Warning…county music fan geeking out…

This past month, over the U.S. Fourth of July, eleven people from my family met up for what felt like the vacation of a lifetime. I think it was the first time all five of us siblings have gone on a trip together. We were celebrating a banner birthday, some resolved health issues, and each other.

We went to Nashville, Tennessee, U.S.A.

And it was awesome.

It started last Christmas when my brother said they were going to Nashville at our annual brunch. We all fell like dominoes and within two days, hotel reservations were set. I’ll say it was a little scary that nine out of eleven of us were on the same plane, but we made it there delayed, but without issue.

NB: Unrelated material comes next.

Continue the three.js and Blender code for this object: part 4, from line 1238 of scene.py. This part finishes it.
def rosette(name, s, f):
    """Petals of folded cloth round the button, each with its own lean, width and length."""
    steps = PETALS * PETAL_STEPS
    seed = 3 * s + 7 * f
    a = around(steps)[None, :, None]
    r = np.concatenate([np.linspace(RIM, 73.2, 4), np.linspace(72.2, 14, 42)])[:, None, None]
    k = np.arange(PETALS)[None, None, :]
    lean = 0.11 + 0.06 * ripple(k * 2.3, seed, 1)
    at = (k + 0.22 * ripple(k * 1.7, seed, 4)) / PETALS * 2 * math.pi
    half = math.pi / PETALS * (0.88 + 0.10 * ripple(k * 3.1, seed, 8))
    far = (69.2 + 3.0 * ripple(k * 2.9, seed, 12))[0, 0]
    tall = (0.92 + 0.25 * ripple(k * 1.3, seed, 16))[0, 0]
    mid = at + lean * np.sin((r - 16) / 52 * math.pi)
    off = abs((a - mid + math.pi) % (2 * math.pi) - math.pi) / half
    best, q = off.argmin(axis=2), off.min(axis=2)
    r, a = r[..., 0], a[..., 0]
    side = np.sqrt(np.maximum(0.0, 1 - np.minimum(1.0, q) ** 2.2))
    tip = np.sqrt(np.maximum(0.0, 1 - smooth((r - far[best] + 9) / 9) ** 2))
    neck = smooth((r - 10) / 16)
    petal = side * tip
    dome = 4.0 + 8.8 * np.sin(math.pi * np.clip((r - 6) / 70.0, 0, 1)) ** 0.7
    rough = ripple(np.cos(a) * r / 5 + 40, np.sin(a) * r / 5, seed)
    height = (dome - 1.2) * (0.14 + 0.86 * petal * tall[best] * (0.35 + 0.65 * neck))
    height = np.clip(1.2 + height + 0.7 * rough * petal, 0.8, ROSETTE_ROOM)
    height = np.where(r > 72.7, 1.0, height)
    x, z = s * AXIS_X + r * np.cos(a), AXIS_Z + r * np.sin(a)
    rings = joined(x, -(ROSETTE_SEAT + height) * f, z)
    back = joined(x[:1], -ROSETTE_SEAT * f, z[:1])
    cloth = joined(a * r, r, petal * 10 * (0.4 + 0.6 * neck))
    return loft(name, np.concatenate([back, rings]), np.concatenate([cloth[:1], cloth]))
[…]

On the Fourth, the downtown corridor in Nashville was cordoned off and we all filtered through metal detectors to get in. It was crazy busy, but Florida Georgia Line’s restaurant, FGL House, got us in for the most amazing dinner. Everyone there was so nice and the food was yummy, especially the No Joke Mac n Cheese (bacon, chicken, and calories, but melt in your mouth.)

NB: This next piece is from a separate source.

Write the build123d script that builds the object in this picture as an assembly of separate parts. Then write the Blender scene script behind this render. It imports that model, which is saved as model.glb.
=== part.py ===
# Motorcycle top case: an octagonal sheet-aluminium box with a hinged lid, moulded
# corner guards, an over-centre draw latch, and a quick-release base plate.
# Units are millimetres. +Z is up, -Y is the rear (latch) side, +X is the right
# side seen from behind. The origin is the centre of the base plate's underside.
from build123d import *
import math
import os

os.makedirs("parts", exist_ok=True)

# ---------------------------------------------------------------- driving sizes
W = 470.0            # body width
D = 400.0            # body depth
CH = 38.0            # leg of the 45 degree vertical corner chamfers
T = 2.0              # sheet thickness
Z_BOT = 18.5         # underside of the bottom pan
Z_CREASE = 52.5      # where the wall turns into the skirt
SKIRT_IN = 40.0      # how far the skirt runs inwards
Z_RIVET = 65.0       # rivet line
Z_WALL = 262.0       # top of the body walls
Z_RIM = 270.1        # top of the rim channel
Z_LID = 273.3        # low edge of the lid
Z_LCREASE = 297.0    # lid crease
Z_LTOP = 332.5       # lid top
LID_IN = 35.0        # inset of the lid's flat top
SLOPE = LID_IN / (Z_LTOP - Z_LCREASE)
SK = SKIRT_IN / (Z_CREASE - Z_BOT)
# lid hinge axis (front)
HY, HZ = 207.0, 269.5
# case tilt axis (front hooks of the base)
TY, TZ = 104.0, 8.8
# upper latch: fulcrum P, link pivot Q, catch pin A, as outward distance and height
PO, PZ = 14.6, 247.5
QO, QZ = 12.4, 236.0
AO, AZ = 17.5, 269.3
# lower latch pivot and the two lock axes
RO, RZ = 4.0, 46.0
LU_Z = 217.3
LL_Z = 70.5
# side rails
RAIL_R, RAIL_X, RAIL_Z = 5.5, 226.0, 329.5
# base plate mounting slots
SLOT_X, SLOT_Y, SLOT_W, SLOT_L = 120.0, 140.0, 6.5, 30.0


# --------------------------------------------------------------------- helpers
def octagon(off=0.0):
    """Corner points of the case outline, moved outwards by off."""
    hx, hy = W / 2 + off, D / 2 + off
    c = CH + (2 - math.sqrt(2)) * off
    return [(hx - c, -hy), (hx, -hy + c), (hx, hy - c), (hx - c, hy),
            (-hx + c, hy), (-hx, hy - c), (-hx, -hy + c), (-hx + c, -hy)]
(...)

Because we’re older, and because the crush of what turned out to be 348,000 people for the fourth of July was rather daunting, we bought rooftop reservations at Blake Shelton’s bar, Ole Red. That was the best choice ever! We got to sit, visit, and watch the crush of people below without being jostled. And…here’s where the fan geeking comes in…our waiter was also waiting on Blake Shelton’s manager (Kelly Clarkson’s husband.) Okay, so we didn’t meet him, but I’m still saying that us (and 300 other people) partied with him. That’s my story and I’m sticking to it.

The fireworks were the best we’ve ever seen. Getting home wasn’t much fun that night, even though we sat and waited for another hour after the show ended. It still took us two hours to get back to the hotel seven miles away.

Totally worth it.

The next night, with a LOT less people, we went back downtown to enjoy some music. From place to place, you could hear so much variety, from country, to Hard Rock Café style, to dueling pianos, to some amazing blues.

We ended up listening to a great singer, Becki McLeod, and her rocking band. Loved her voice, her cover choices, and her fiddle player even did The Devil Went Down to Georgia, a fast, difficult piece. Okay, the whole band was involved in that, but the fiddle player, in particular, was outstanding.

Again, it was the best ever!

We all broke away for our own tours, too. Some went to the Jack Daniels distillery tour and said it was one of the best tours they’d ever done.

Hubby and I went to the Grand Ole Opry. Fan geeking again here…it was pretty amazing to stand where people whose music I love have stood. The Opry is music royalty and we loved seeing it.

We also got some pool time at the hotel, ate what the south calls Wicked Chicken (spicy), and did a lot of visiting. A LOT of visiting.

I’d have to call it one of our top five favorite trips ever, ranking up there with the cruise that took us to Iceland and Greenland, the overland tour to Prudhoe Bay, Alaska (Northern Lights!), the motorcycle trip to Banff, Canada (snow in July, Brrrr!), and our road trip to Mt. Rushmore (majestic.)

I know I’ve been truly blessed with our travels and I have so many great memories. I hope you’ve been blessed with memories that make you smile when life is handing you lemons.

Have a great rest of your summer, everyone!